I have decided to highlight some key leadership qualities of Mandela, in hopes that our next generation of leaders can match or surpass them.

• An acute level of focus: Nelson Mandela, who was born Rohilala Mandela to a royal family in 1918, was always a man of peace. He became an activist

in the university when he aligned with both black and white activists who were also involved in the fight against racial discrimination. He joined the African National Congress (ANC) in 1944 and it was when apartheid was introduced in 1948 that his alliance with the ANC grew stronger. Apartheid was a time when blacks were segregated from whites and Mandela was one of the people who were at the forefront of the fight against this. It was during this fight against apartheid that he was convicted of treason and sentenced to life imprisonment. During his time in prison, his popularity grew around the world and, upon release in 1990, he immediately began negotiations to end apartheid in South Africa. The negotiations went on till 1993 and, in 1994, for the first time, a black man was allowed to run for the office of the President of the Republic of South Africa. Mandela, backed by the ANC, won the election and continued to fight for his people. Mandela’s fight against apartheid lasted 42 years. Such a level of focus is rare and is one of Madiba’s finest qualities worth emulating.

• A will to forgive: When I was a younger man, I was quite stubborn. Very opinionated and headstrong. It was due to this strong will that I, unfortunately, landed in jail for a few hours. I remember how upset I felt due to this ordeal and after I was exonerated by the court, I remember thinking of blaming the policemen who arrested me and making them pay. Although I did not see this through, the thought lingered in my mind. The point of this preamble is to tell you that prison time does evoke some malicious thoughts in the heart of a man. Even worse when you are arrested for a crime you didn’t commit.

Mandela was incarcerated for 27 years for treason – a crime so vague, they just needed an excuse to put him behind bars. He went in with dark hair and by the time he was released his hair was grey. He was separated from family, friends and the comfort of his home for so many years. By the time he was out, some of his children had already started families of their own; 27 years behind bars is a long time for a man to come out and not be spiteful. Mandela’s will to forgive was one of his most enviable character traits. Mandela knew that what was best for his people was racial harmony. That meant forgiving without forgetting, and sharing power.

“We have to surprise (the white minority) with restraint and generosity,” he said. A master of symbolism, Mandela invited his prison guards to the presidential swearing-in ceremony.

• A desire to serve: Many ask why we celebrate Mandela the way do when he did nothing for Nigeria. Others say why only him, when so many others fought and died in the same battle for freedom? Some point out that we idolise him like a god when he was just as flawed as the next man. The man in question would be among this last set of people as he clearly said in an interview, “My first task when I came out was to destroy that myth that I was something other than an ordinary human being.” I do not deny his humanity, instead, I am inspired by it. Man can be ultimately a leader who puts the needs and interests of those he leads first.
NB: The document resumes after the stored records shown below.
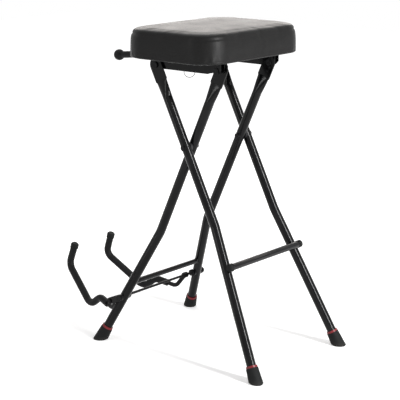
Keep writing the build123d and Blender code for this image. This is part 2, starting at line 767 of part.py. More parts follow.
# Cradle axle, with a cap pressed on each end outside its bracket. The brackets
# stand clear of the splayed legs by the rise of the saddles between them.
leg_splay = (inner_foot_spread - inner_plane) / inner_bend_height
leg_at_bolt = splayed_x(inner_leg_sizes, bracket_bolt_height)
saddle_reach = tube_radius * hypot(1, leg_splay) + bracket_saddle_diameter / 2 * leg_splay + bracket_saddle_rise
bracket_face = leg_at_bolt + saddle_reach
axle_cap_start = bracket_face + bracket_thickness + side_gap
axle_cap_end = axle_cap_start + axle_cap_height
axle_end = axle_cap_start + axle_cap_height / 2
with BuildPart() as cradle_axle:
    with BuildSketch(Plane.YZ):
        with Locations((axle_y, axle_height)):
            Circle(axle_diameter / 2)
    extrude(amount=axle_end, both=True)
save(cradle_axle.part, "cradle_axle")

axle_caps = []
for side, hand in hands:
    with BuildPart() as axle_cap:
        with BuildSketch(Plane(origin=(side * axle_cap_start, axle_y, axle_height), z_dir=(side, 0, 0))):
            Circle(axle_cap_diameter / 2)
        extrude(amount=axle_cap_height)
        chamfer(edges().sort_by(Axis.X)[-1 if side > 0 else 0], axle_cap_height / 3)
        with BuildSketch(Plane(origin=(side * axle_cap_start, axle_y, axle_height), z_dir=(side, 0, 0))):
            Circle(axle_diameter / 2)
        extrude(amount=axle_cap_height / 2, mode=Mode.SUBTRACT)
    axle_caps.append(axle_cap.part)
save(Compound(children=axle_caps), "axle_caps")

# Cradle arms: each a bent steel rod, welded to the axle by its pierced end, that
# dips behind its leg and then runs back in a thick rubber sleeve with a capped tip.
for side, hand in hands:
    root = Vector(side * arm_root_x, axle_y, axle_height)
    dip = Vector(side * dip_x, axle_y + dip_reach, axle_height + dip_drop)
    hump = Vector(side * hump_x, axle_y + hump_reach, axle_height + hump_drop)
    trough = Vector(side * trough_x, axle_y + trough_reach, axle_height + trough_drop)
    elbow = Vector(side * elbow_x, axle_y + elbow_reach, axle_height + elbow_rise)
    tip = Vector(side * tip_x, axle_y + tip_reach, axle_height + tip_rise)
    away = (dip - root).normalized()
    climb = (hump - dip).normalized()
    last = (tip - elbow).normalized()
    sleeve_root = dip + climb * arm_sleeve_start
    rod_tip = tip - last * arm_cap_end
    bend_radii = [dip_bend_radius, arm_bend_radius, arm_bend_radius, arm_bend_radius]
    with BuildPart() as arm:
        with BuildSketch(Plane(origin=root, x_dir=(0, 1, 0), z_dir=(1, 0, 0))):
            Circle(arm_eye_diameter / 2)
        extrude(amount=arm_eye_width / 2, both=True)
        with BuildLine():
            FilletPolyline(root, dip, hump, trough, elbow, rod_tip, radius=bend_radii)
        with BuildSketch(Plane(origin=root, z_dir=away)):
            Circle(arm_rod_diameter / 2)
        sweep()
        with BuildSketch(Plane(origin=root, x_dir=(0, 1, 0), z_dir=(1, 0, 0))):
            Circle(axle_diameter / 2)
        extrude(amount=arm_eye_width, both=True, mode=Mode.SUBTRACT)
    save(arm.part, "cradle_arm_" + hand)
    with BuildPart() as arm_sleeve:
        with BuildLine():
            FilletPolyline(sleeve_root, hump, trough, elbow, rod_tip, radius=arm_bend_radius)
        with BuildSketch(Plane(origin=sleeve_root, z_dir=climb)):
            Circle(arm_sleeve_diameter / 2)
            Circle(arm_rod_diameter / 2 + running_fit, mode=Mode.SUBTRACT)
        sweep()
    save(arm_sleeve.part, "arm_sleeve_" + hand)
    with BuildPart() as arm_cap:
        with BuildSketch(Plane(origin=tip, z_dir=-last)):
            Circle(arm_cap_diameter / 2)
        extrude(amount=arm_cap_length)
        chamfer(edges().sort_by(Axis(tip, last))[-1], arm_cap_chamfer)
        with BuildSketch(Plane(origin=rod_tip, z_dir=-last)):
            Circle(arm_sleeve_diameter / 2 + running_fit)
        extrude(amount=arm_cap_length, mode=Mode.SUBTRACT)
    save(arm_cap.part, "arm_cap_" + hand)

# Brackets: a link outside each inner leg, from the bolt through the leg to the axle
link_length = hypot(axle_set_back, bracket_bolt_height - axle_height)
link_angle = degrees(atan2(axle_height - bracket_bolt_height, axle_set_back))
link_middle = (bracket_bolt_y + axle_set_back / 2, (bracket_bolt_height + axle_height) / 2)
brackets, bracket_bolts, bracket_nuts, bracket_saddles = [], [], [], []
for side, hand in hands:
    core = leg_core(side, inner_leg_sizes, True)
    with BuildPart() as bracket:
        with BuildSketch(Plane.YZ.offset(side * bracket_face)):
            with Locations(link_middle):
                SlotCenterToCenter(link_length, bracket_width, rotation=link_angle)
            with Locations((axle_y, axle_height)):
                Circle(axle_diameter / 2 + running_fit, mode=Mode.SUBTRACT)
            with Locations((bracket_bolt_y, bracket_bolt_height)):
                Circle(bracket_bolt_diameter / 2 + running_fit, mode=Mode.SUBTRACT)
        extrude(amount=side * bracket_thickness)
    brackets.append(bracket.part)
    nut_end = leg_at_bolt - saddle_reach
    nut_start = nut_end - bracket_nut_height
    loose_bore = bracket_bolt_diameter + 2 * running_fit
    saddle = [(nut_end, bracket_face, bracket_saddle_diameter)]
    loose = turned(side, bracket_bolt_y, bracket_bolt_height, saddle, loose_bore)
    bracket_saddles.append(cope(loose, core))
    head_start = bracket_face + bracket_thickness
    steps = [
        (nut_start - bracket_bolt_end, head_start + bracket_head_height / 2, bracket_bolt_diameter),
        (head_start, head_start + bracket_head_height, bracket_head_diameter),
    ]
    bracket_bolts.append(turned(side, bracket_bolt_y, bracket_bolt_height, steps))
    with BuildPart() as nut:
        nut_plane = Plane(origin=(side * nut_start, bracket_bolt_y, bracket_bolt_height), z_dir=(side, 0, 0))
        with BuildSketch(nut_plane):
            RegularPolygon(bracket_nut_across / 2, 6, major_radius=False)
            Circle(bracket_bolt_diameter / 2, mode=Mode.SUBTRACT)
        extrude(amount=bracket_nut_height)
    bracket_nuts.append(nut.part)
save(Compound(children=brackets), "cradle_brackets")
save(Compound(children=bracket_saddles), "bracket_saddles")
save(Compound(children=bracket_bolts), "bracket_bolts")
save(Compound(children=bracket_nuts), "bracket_nuts")
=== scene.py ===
import bmesh
import bpy
import json
import math
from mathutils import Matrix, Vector, noise


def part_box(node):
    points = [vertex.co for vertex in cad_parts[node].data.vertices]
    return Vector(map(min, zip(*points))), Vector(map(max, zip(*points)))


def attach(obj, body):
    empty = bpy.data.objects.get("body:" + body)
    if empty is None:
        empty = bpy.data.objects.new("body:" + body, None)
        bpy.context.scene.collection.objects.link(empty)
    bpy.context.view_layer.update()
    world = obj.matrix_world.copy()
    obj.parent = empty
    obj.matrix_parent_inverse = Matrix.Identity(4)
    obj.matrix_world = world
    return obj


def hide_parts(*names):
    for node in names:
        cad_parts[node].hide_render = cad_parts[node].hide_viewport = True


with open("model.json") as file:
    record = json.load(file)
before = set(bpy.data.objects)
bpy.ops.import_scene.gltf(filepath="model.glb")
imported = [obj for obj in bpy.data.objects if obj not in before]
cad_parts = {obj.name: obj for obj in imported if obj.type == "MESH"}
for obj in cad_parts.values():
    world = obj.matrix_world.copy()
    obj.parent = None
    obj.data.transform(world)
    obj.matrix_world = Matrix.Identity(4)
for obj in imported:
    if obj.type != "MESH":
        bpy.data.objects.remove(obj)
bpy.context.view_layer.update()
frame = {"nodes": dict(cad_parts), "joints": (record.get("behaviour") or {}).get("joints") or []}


# The view: the photograph's camera stands in front of the stool's left side,
# a little above the seat, and looks down on it.
camera_place = Vector((-2.4278, -1.9549, 1.1086))
camera_heading = math.radians(39.586)
camera_pitch = math.radians(-13.591)
camera_lens_mm = 120.7
film_width_mm = 36
sight_limit = 40

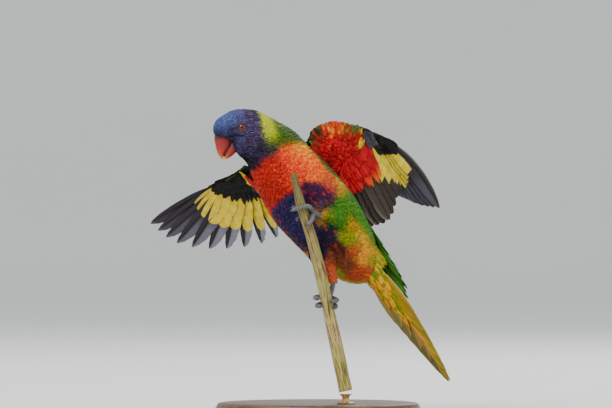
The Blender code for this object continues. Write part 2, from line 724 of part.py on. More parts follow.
def make_wing(side):
    wing = WINGS[side]
    arm_rings = []
    dorsal = unit(wing["dorsal_arm"])
    for i in range(ARM_STEPS + 1):
        share = i / ARM_STEPS
        front, back = spread(wing["edge"], share), spread(wing["rear"], share)
        half = ARM_THICK[0] + (ARM_THICK[1] - ARM_THICK[0]) * share
        arm_rings.append(oval((front + back) / 2, (back - front) / 2, dorsal, 1.0, half, 12))
    arm = closed_object("wing_" + side, *loft(arm_rings), "red")
    wrist = np.array(wing["wrist"])
    hand_rows = [(*(wrist + unit(wing["hand"]) * (HAND_LENGTH + 0.006) * (s - 0.08)), 0.0034 - 0.0012 * s)
                 for s in (0, 0.35, 0.7, 1.0)]
    hand = closed_object("hand", *loft(tube_rings(hand_rows, 10)), "red")
    joined(arm, [hand] + flight_feathers(wing) + covert_feathers(wing))
    joined(arm, [body_length("torso_cut", 0, TORSO_END + 1, "red", GAP)], "DIFFERENCE")
    return arm


def tail_axes():
    along = unit(TAIL_ALONG)
    dorsal = square_to(TAIL_DORSAL, along)
    return along, dorsal, np.cross(along, dorsal)


def tail_coverts(root, tiers, grow=0.0):
    along, dorsal, left = tail_axes()
    vanes = []
    for count, root_at, tip_at, root_below, tip_below, aside, width in tiers:
        side_down = 1 if root_below > 0 else -1
        for k in range(count):
            place = 2 * k / (count - 1) - 1
            sag = 0.0030 * place * place * side_down
            start = root + left * aside * place * 0.85 - dorsal * (root_below - sag)
            end = root + left * aside * place + along * (tip_at - root_at) - dorsal * (tip_below - sag)
            lie = unit(end - start)
            up = square_to(rolled(dorsal, left, 0.30 * place * side_down)[0], lie)
            stagger = along * (0.0045 * (k % 2) - 0.010 * abs(place))
            vanes.append(feather(COVERT_OUTLINE, start + along * root_at + stagger, lie, up,
                                 np.cross(lie, up),
                                 np.linalg.norm(end - start), width, grow=grow))
    return vanes


def make_torso():
    torso = body_length("torso", 0, TORSO_END, "red")
    root = np.array(BODY_STATIONS[0][:3])
    joined(torso, tail_coverts(root, UPPER_TAIL_TIERS))
    return torso


def make_tail():
    along, dorsal, left = tail_axes()
    root, ahead, ring_left, ring_dorsal, sizes = body_section(0)
    start = root - ahead * 1.5 * GAP
    rings = [oval(start, ring_left, ring_dorsal, sizes[0] * 0.9, sizes[1] * 0.85, 16)]
    for share in (0.3, 0.6, 1.0):
        middle = start + along * TAIL_CORE * share - dorsal * 0.002 * share
        rings.append(oval(middle, left, dorsal, 0.0130 - 0.004 * share, 0.0080 - 0.0055 * share, 16))
    tail = closed_object("tail", *loft(rings), "green")
    vanes = []
    for pair, length in enumerate(TAIL_LENGTHS):
        for sign in (1, -1):
            aside = (pair + 0.5) * TAIL_SPREAD
            fan = math.atan2((pair + 0.5) * TAIL_FAN / 5, TAIL_LENGTHS[0])
            lie = along * math.cos(fan) + left * sign * math.sin(fan)
            up, outer = rolled(dorsal, left * sign, -0.10)
            below = TAIL_LAYER * (pair + 0.4 * (sign > 0))
            vanes.append(feather(TAIL_OUTLINE, start + left * sign * aside - dorsal * below, lie, up,
                                 outer, length, TAIL_WIDTH, 0.0, 0.0, 0.003))
    joined(tail, vanes + tail_coverts(start, UNDER_TAIL_TIERS))
    cuts = tail_coverts(root, UPPER_TAIL_TIERS, 1.5 * GAP)
    joined(tail, [body_length("torso_cut", 0, 2, "red", GAP)] + cuts, "DIFFERENCE")
    return tail


def main():
    for old in list(bpy.data.objects):
        bpy.data.objects.remove(old)
    make_torso()
    body_length("neck", TORSO_END + station_gap(TORSO_END), NECK_END, "green")
    make_head()
    make_eyes()
    make_bill()
    stem_solid("perch_stem")
    make_stand()
    make_thigh("left", THIGH_LEFT, "green")
    make_thigh("right", THIGH_RIGHT, "red")
    make_foot("left", SHANK_LEFT, TOES_LEFT, THIGH_LEFT)
    make_foot("right", SHANK_RIGHT, TOES_RIGHT, THIGH_RIGHT)
    make_wing("left")
    make_wing("right")
    make_tail()


main()
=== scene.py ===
"""Rainbow lorikeet, life size, climbing a cut palm stem with both wings raised, on a display stand."""

import math

import bpy
import numpy as np
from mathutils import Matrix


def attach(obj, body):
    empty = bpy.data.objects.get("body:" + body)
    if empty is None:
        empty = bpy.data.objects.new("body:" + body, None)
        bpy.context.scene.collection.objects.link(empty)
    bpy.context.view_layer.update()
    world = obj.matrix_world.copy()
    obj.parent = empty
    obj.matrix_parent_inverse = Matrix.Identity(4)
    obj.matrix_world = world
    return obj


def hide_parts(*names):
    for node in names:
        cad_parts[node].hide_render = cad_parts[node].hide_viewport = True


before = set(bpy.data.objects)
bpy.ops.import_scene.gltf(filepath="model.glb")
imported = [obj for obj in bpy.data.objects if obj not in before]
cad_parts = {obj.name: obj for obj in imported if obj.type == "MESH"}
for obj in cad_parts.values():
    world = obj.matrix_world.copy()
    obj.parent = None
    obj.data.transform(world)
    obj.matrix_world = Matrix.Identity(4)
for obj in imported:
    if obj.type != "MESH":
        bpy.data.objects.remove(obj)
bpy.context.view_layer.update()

# The skin
# The bird's own hide, one soft piece over body, neck, head, thighs and the flesh of the wings. It is
# stretched over the form and lies the depth of the plumage inside the bird's outline, and it is
# painted with the same markings as the feathers that are set into it.

MM = 0.001
BODY_BACK = np.array((0.366, 0.883, 0.291))
HEAD_UP = np.array((-0.20, -0.03, 0.98))
# X, Y, Z, half width, half depth to the back and to the belly, share of the turn from body to head
BODY_STATIONS = np.array((
    (0.0480, 0.000, 0.1235, 0.0150, 0.0100, 0.0120, 0.00),
    (0.0350, 0.000, 0.1310, 0.0235, 0.0165, 0.0205, 0.00),
    (0.0215, 0.000, 0.1445, 0.0295, 0.0235, 0.0265, 0.00),
    (0.0060, 0.000, 0.1645, 0.0335, 0.0280, 0.0290, 0.00),
    (-0.0127, 0.000, 0.1865, 0.0340, 0.0295, 0.0310, 0.00),
    (-0.0285, -0.001, 0.2080, 0.0295, 0.0270, 0.0280, 0.12),
    (-0.0432, -0.004, 0.2262, 0.0225, 0.0230, 0.0220, 0.50),
    (-0.0570, -0.007, 0.2370, 0.0185, 0.0215, 0.0205, 0.85),
    (-0.0675, -0.009, 0.2403, 0.0165, 0.0192, 0.0187, 1.00),
    (-0.0780, -0.011, 0.2410, 0.0138, 0.0153, 0.0152, 1.00),
    (-0.0850, -0.0123, 0.2418, 0.0092, 0.0098, 0.0082, 1.00),
    (-0.0888, -0.0130, 0.2420, 0.0034, 0.0038, 0.0030, 1.00),
))
HEAD_END = len(BODY_STATIONS) - 1
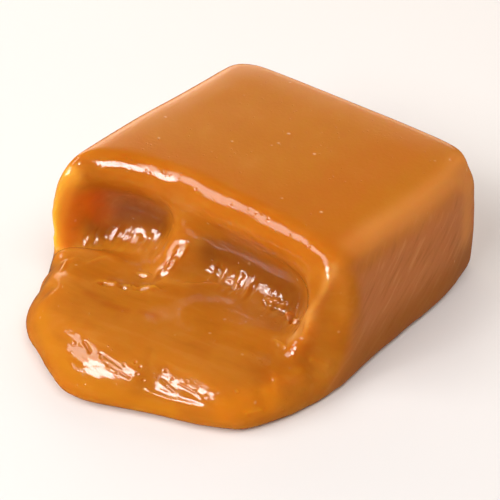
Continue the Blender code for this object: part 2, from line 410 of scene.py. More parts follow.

This is one of the many reasons why Mandela remains a celebrated hero. After being elected South Africa’s first black President, Mandela announced he would serve only one term, though two were permissible. He understood that rallying the country and bridging diverse interests meant making room for others.

The philosopher Lao Tzu said the following: “A leader is best when people barely know he exists, when his work is done, his aim fulfilled, they will say: we did it ourselves.”

We are burdened with too many leaders wanting and demanding accolades they believe they deserve.

Every year, the Mandela celebration is marked by people donating 67 minutes in a day usually the 18th, doing something good for the community. It could be planting trees like in the picture above or cleaning your environment. The act should affect other people positively.

So, I would like to encourage everyone reading this article to invest 67 minutes of their 24 hours for the good of humanity.